As a pilot study of the shallow velocity structure of Erebus, needed to complete a study of the velocity structure of the erupting magma column, two refraction lines were run between the upper hut and Nausea Knob, using the Nimbus 12 channel stacking seismograph. The seismograph was kept at operating temperature (0-30 degrees C) by the space heater in the hut, and the line was run over the near horizontal snow free ground between the hut and Nausea Knob. The first 100 m of the line was on Camp Plow, which is actually a slump, separated from the undisturbed cone by a line of ice towers (fumaroles) extending from the main crater rim to the Tramways.

Line 1 was 180 m long, with geophones at 30 m spacing on Camp Flow, and 10 m spacing over the 80 m length on the undisturbed cone. Stacked sledgehammer blows were used at each end and in the middle on the cone side of the fumarole line. On the cone, velocity was 3000 +/−300 m/s, and on the slump it was 2100 +/− 300 m/s. Onsets were much better on the cone than on the slump.

Line 2 was 330 m long, and extended further towards Nausea Knob, because all geophone spacings were 30 m. Sledgehammer blows proved inadequate, and up to 5 shots of 1.5m of red detonating cord, laid in a circle on the ground were stacked per record. The Nimbus blaster in its recently overhauled state was unable to trigger the Nimbus through 330 m of cable. Triggering was by tying the shot instant cable around the det. cord so that it open circuited during the shot Fair records were obtained on the Nimbus screen using 100 Hz bandpass littering, but printer noise marred the printout. Also the only stacked record of 5 shots was ruined by the shot instant cable re-shorting momentarily after the 5th shot, retriggering the Nimbus during maximum amplitudes. We had no spare det. cord to repeat it.
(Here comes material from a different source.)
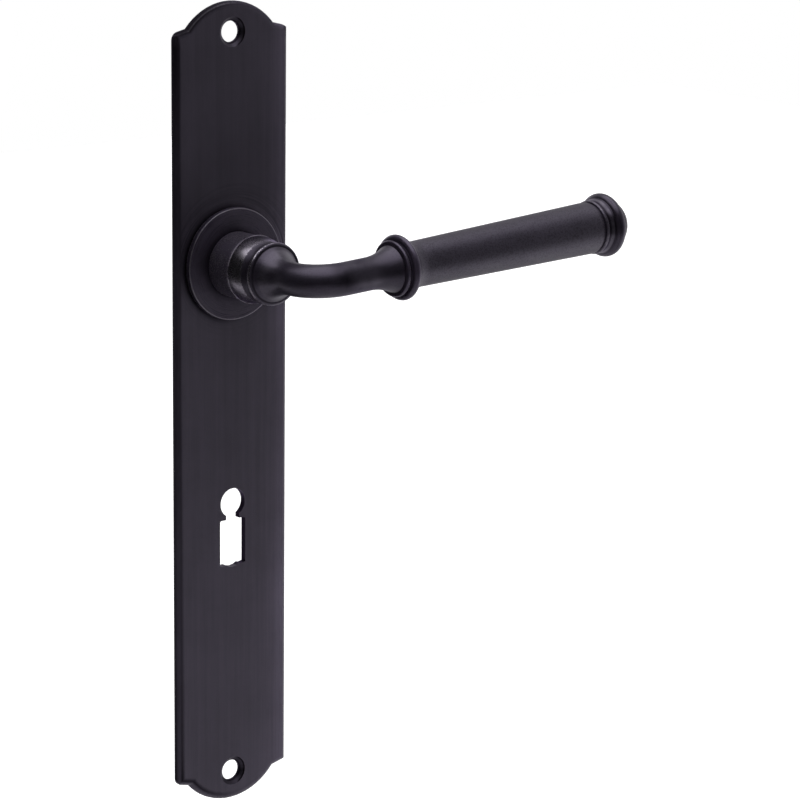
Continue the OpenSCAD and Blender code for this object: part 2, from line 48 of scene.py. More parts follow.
def make_camera():
    """The photograph's camera, solved from the plate's outline, its holes and the rings."""
    azimuth, elevation, roll = -39.034, 13.38, math.radians(0.675)
    target, distance = Vector((64.784, 0.0, -50.292)) * MM, 998.07 * MM
    focal_px, picture_px, sensor_mm = 3254.19, 800.0, 36.0

    back = towards(azimuth, elevation)
    level = towards(azimuth + 90.0, 0.0)
    upright = back.cross(level)
    right = level * math.cos(roll) + upright * math.sin(roll)
    up = upright * math.cos(roll) - level * math.sin(roll)

    data = bpy.data.cameras.new("camera")
    data.sensor_fit = "AUTO"
    data.sensor_width = sensor_mm
    data.lens = focal_px * sensor_mm / picture_px
    data.clip_start, data.clip_end = 0.05, 50.0
    cam = bpy.data.objects.new("camera", data)
    scene.collection.objects.link(cam)
    turn = Matrix((right, up, back)).transposed().to_4x4()
    cam.matrix_world = Matrix.Translation(target + back * distance) @ turn
    bpy.context.scene.camera = cam


# ---------------------------------------------------------------- node trees
def times(colour, factor):
    return tuple(c * factor for c in colour)


class Nodes:
    """Short names for building a node tree. Values are sockets or plain numbers."""

    def __init__(self, tree):
        self.tree = tree

    def node(self, kind):
        return self.tree.nodes.new("ShaderNode" + kind)

    def link(self, source, socket):
        self.tree.links.new(source, socket)

    def feed(self, socket, value):
        """Sets the socket to a plain value, or links it to another socket."""
        if isinstance(value, (int, float, tuple)):
            socket.default_value = value
        else:
            self.link(value, socket)

    # numbers
    def calc(self, op, a, b=0.0, clamp=False):
        n = self.node("Math")
        n.operation = op
        n.use_clamp = clamp
        self.feed(n.inputs[0], a)
        self.feed(n.inputs[1], b)
        return n.outputs[0]

    def fold(self, op, values):
        result = values[0]
        for value in values[1:]:
            result = self.calc(op, result, value)
        return result

    def product(self, *values):
        return self.fold("MULTIPLY", values)

    def total(self, *values):
        return self.fold("ADD", values)

    def most(self, *values):
        return self.fold("MAXIMUM", values)

    def least(self, *values):
        return self.fold("MINIMUM", values)

    def less(self, a, b):
        return self.calc("SUBTRACT", a, b)

    def absolute(self, value):
        return self.calc("ABSOLUTE", value)

    def length(self, a, b):
        return self.calc("SQRT", self.total(self.product(a, a), self.product(b, b)))

    def weighed(self, *pairs):
        """The sum of (value, weight) pairs."""
        return self.total(*(self.product(value, weight) for value, weight in pairs))

    def between(self, a, b, share):
        """From a to b as the share goes from 0 to 1."""
        return self.total(self.product(a, self.less(1.0, share)), self.product(b, share))

    def span(self, value, lo, hi, out_lo=0.0, out_hi=1.0, smooth=False):
        """Turns the range lo..hi into out_lo..out_hi, level beyond its ends."""
        n = self.node("MapRange")
        if smooth:
            n.interpolation_type = "SMOOTHSTEP"
        ends = {"From Min": lo, "From Max": hi, "To Min": out_lo, "To Max": out_hi}
        for socket, end in ends.items():
            n.inputs[socket].default_value = end
        self.link(value, n.inputs["Value"])
        return n.outputs["Result"]

    def stops(self, value, points):
        """The amount at a place, from a list of stops."""
        lo, hi = points[0][0], points[-1][0]
        n = self.node("ValToRGB")
        ring_marks_and_shade = n.color_ramp.elements
        while len(ring_marks_and_shade) < len(points):
            ring_marks_and_shade.new(0.5)
        # all positions before any colour, because a position can change the marks' order
        for i, (at, _) in enumerate(points):
            ring_marks_and_shade[i].position = (at - lo) / (hi - lo)
        for i, (_, amount) in enumerate(points):
            ring_marks_and_shade[i].color = (amount, amount, amount, 1.0)
        self.link(self.span(value, lo, hi), n.inputs["Fac"])
        return n.outputs["Color"]

    def rubbed(self, amount, grain):
        """Nearly all or nothing: the share of the surface worn through grows with amount."""
        gain, start, soft = 1.25, 0.10, 0.08
        over = self.less(self.product(amount, gain), self.total(grain, start))
        return self.span(over, -soft, soft)

    # vectors
    def axes(self, vector):
        n = self.node("SeparateXYZ")
        self.link(vector, n.inputs[0])
        return n.outputs

    def together(self, x, y, z):
        n = self.node("CombineXYZ")
        for socket, v in zip(n.inputs, (x, y, z)):
            self.feed(socket, v)
        return n.outputs[0]

    def noise(self, vector, scale=1.0, detail=3.0, rough=0.6):
        n = self.node("TexNoise")
        n.inputs["Scale"].default_value = scale
        n.inputs["Detail"].default_value = detail
        n.inputs["Roughness"].default_value = rough
        self.link(vector, n.inputs["Vector"])
        return n.outputs["Fac"]

    def rings(self, hub, x, z, across, drift):
        """Turned rings: noise that changes fast with hub and slowly with x and z."""
        slow = self.product(x, drift), self.product(z, drift)
        return self.noise(self.together(self.product(hub, across), *slow))

    # colours
    def blend(self, share, a, b):
        n = self.node("Mix")
        n.data_type = "RGBA"
        self.feed(n.inputs["Factor"], share)
        for name, colour in (("A", a), ("B", b)):
            socket = next(s for s in n.inputs if s.name == name and s.type == "RGBA")
            self.feed(socket, (*colour, 1.0) if isinstance(colour, tuple) else colour)
        return next(s for s in n.outputs if s.type == "RGBA")

    def varied(self, tone, lo, hi, colour, dark, light):
        """The colour, times dark where the tone is lo and times light where it is hi."""
        return self.blend(self.span(tone, lo, hi), times(colour, dark), times(colour, light))

    def brightened(self, colour, factor):
        n = self.node("VectorMath")
        n.operation = "SCALE"
        self.link(colour, n.inputs[0])
        self.link(factor, n.inputs["Scale"])
        return n.outputs[0]

    # rays
    def seen(self):
        """One where the camera looks straight or through glass, nought for reflections."""
        path = self.node("LightPath")
        return self.most(path.outputs["Is Camera Ray"], path.outputs["Is Transmission Ray"])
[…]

One direct comparison between stacked hammer blows and a single shot of det. cord was made on line 1, and showed that det. cord and lowpass filtering gave the best result. However to get good arrivals over 330m distance the effective charge weights will have to be increased to about 30 stacks of 1.5m lengths of red det. cord per record. This would best be done by using a heavier grade det. cord, because appreciable trigger-induced: system noise appears when too many shots are stacked. For the 1990/91 survey, when spreads up to 1 km long are planned, the shots will have to be even larger in effect by up to 10 times and 1.5 kg charges of Gelignite in 1 m deep shot holes are planned.